Reproduce all of the material exactly as shown.
================================
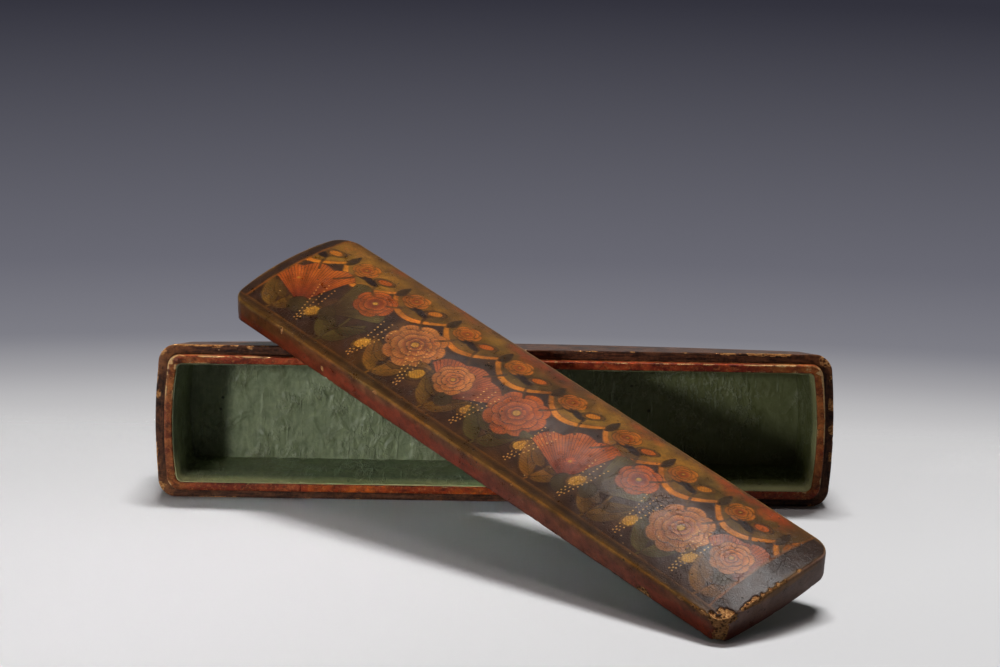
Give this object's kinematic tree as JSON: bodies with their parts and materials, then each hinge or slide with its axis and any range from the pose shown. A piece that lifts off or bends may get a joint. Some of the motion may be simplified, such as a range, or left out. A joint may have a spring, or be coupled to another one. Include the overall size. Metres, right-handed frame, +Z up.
{
  "type": "pen box",
  "caption": "Long narrow lacquered pen box lying open on its side, with its arched lid off and leaning across it.",
  "frame": {"origin": "middle of the long side that the base lies on", "axes": "+X along the base, +Y from the base's mouth towards its bottom, +Z up"},
  "size_m": [0.25, 0.2003, 0.0859],
  "materials": {
    "body_lacquer": "worn dark brown lacquer on pasteboard",
    "collar_lacquer": "worn red lacquer on thin strips",
    "lid_lacquer": "painted and varnished pasteboard",
    "lining_paper": "matt green painted paper"
  },
  "bodies": {
    "base": {"base_shell": "body_lacquer", "collar_upper_strip": "collar_lacquer", "collar_lower_left_strip": "collar_lacquer", "collar_lower_right_strip": "collar_lacquer", "collar_left_strip": "collar_lacquer", "collar_right_strip": "collar_lacquer", "base_floor_lining": "lining_paper", "base_upper_side_lining": "lining_paper", "base_lower_side_lining": "lining_paper", "base_left_end_lining": "lining_paper", "base_right_end_lining": "lining_paper"},
    "lid": {"lid_shell": "lid_lacquer", "lid_crown_lining": "lining_paper", "lid_back_side_lining": "lining_paper", "lid_front_side_lining": "lining_paper", "lid_left_end_lining": "lining_paper", "lid_right_end_lining": "lining_paper"}
  },
  "joints": [
    {"name": "lid_lift", "type": "slide", "parent": "base", "child": "lid", "axis": [0, 0, 1], "range_m": [0, 0.08]}
  ]
}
================================
#### [Written response]
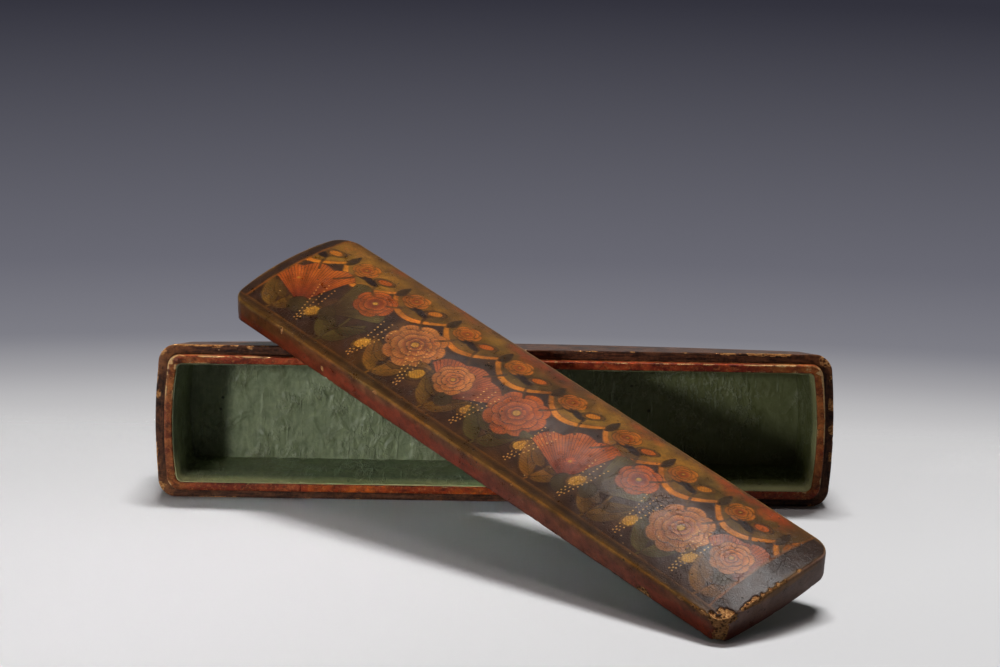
Give this object's kinematic tree as JSON: bodies with their parts and materials, then each hinge or slide with its axis and any range from the pose shown. A piece that lifts off or bends may get a joint. Some of the motion may be simplified, such as a range, or left out. A joint may have a spring, or be coupled to another one. Include the overall size. Metres, right-handed frame, +Z up.
{
  "type": "pen box",
  "caption": "Long narrow lacquered pen box lying open on its side, with its arched lid off and leaning across it.",
  "frame": {"origin": "middle of the long side that the base lies on", "axes": "+X along the base, +Y from the base's mouth towards its bottom, +Z up"},
  "size_m": [0.25, 0.2003, 0.0859],
  "materials": {
    "body_lacquer": "worn dark brown lacquer on pasteboard",
    "collar_lacquer": "worn red lacquer on thin strips",
    "lid_lacquer": "painted and varnished pasteboard",
    "lining_paper": "matt green painted paper"
  },
  "bodies": {
    "base": {"base_shell": "body_lacquer", "collar_upper_strip": "collar_lacquer", "collar_lower_left_strip": "collar_lacquer", "collar_lower_right_strip": "collar_lacquer", "collar_left_strip": "collar_lacquer", "collar_right_strip": "collar_lacquer", "base_floor_lining": "lining_paper", "base_upper_side_lining": "lining_paper", "base_lower_side_lining": "lining_paper", "base_left_end_lining": "lining_paper", "base_right_end_lining": "lining_paper"},
    "lid": {"lid_shell": "lid_lacquer", "lid_crown_lining": "lining_paper", "lid_back_side_lining": "lining_paper", "lid_front_side_lining": "lining_paper", "lid_left_end_lining": "lining_paper", "lid_right_end_lining": "lining_paper"}
  },
  "joints": [
    {"name": "lid_lift", "type": "slide", "parent": "base", "child": "lid", "axis": [0, 0, 1], "range_m": [0, 0.08]}
  ]
}